La verdad es que, más allá de mea culpas y sinceramientos, el Presidente tiene muy poco para mostrar como resultado de su gestión. En sus cuatro años no se ven resultados en casi ningún área de gestión. Y, por si ello fuera poco, tampoco se muestra dispuesto a dar un golpe de timón, optando por insistir en un camino mezquino y poco ambicioso.
En momentos tan críticos y particulares como el que vivimos, el país necesita un plan de reactivación robusto, que incluya un gran programa de empleo y un plan de inversión en obras públicas e innovación. Además, por cierto, se requiere una reforma tributaria que lo financie. Esa es la conversación que está teniendo el resto del mundo. Por lo mismo, resulta decepcionante que sigamos enfrascados en bonos, seguros y subsidios, todos ellos insuficientes para salir de esta gran crisis, y poder comenzar a construir el país de los próximos 30 años.

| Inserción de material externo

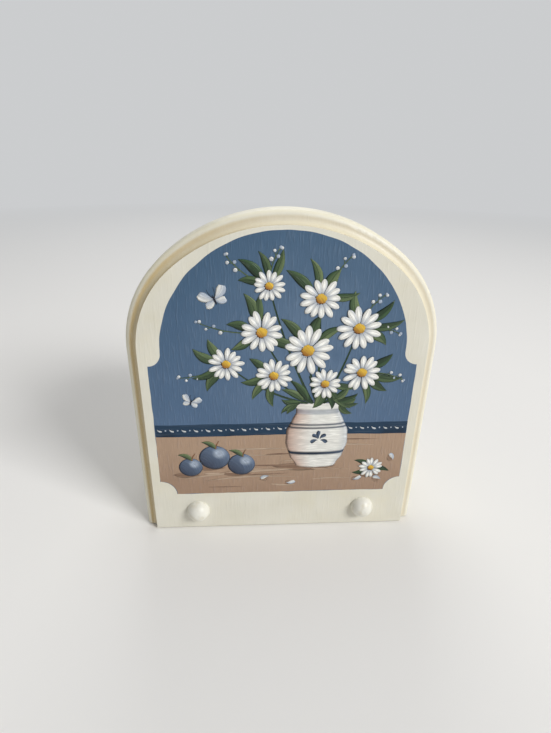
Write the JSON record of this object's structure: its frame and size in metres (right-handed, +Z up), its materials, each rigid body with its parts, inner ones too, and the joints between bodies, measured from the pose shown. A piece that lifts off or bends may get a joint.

Todo tiene un final. En la historia podemos reconocer hitos que marcan el cierre de ciertos ciclos o procesos; pero el Presidente ha perdido la oportunidad de cerrar la época de la Constitución de 1980 con acciones decididas de futuro. Éste era el momento propicio para transitar de los bonos a los derechos, de las oportunidades a las garantías; dejar atrás la letra chica, para pasar a un plan ambicioso y de futuro que enfrente la recesión económica y la crisis climática. El problema es que, para eso, no sirve el guión del inicio del mandato del Presidente Piñera. Y, a estas alturas, tampoco sirve este gobierno.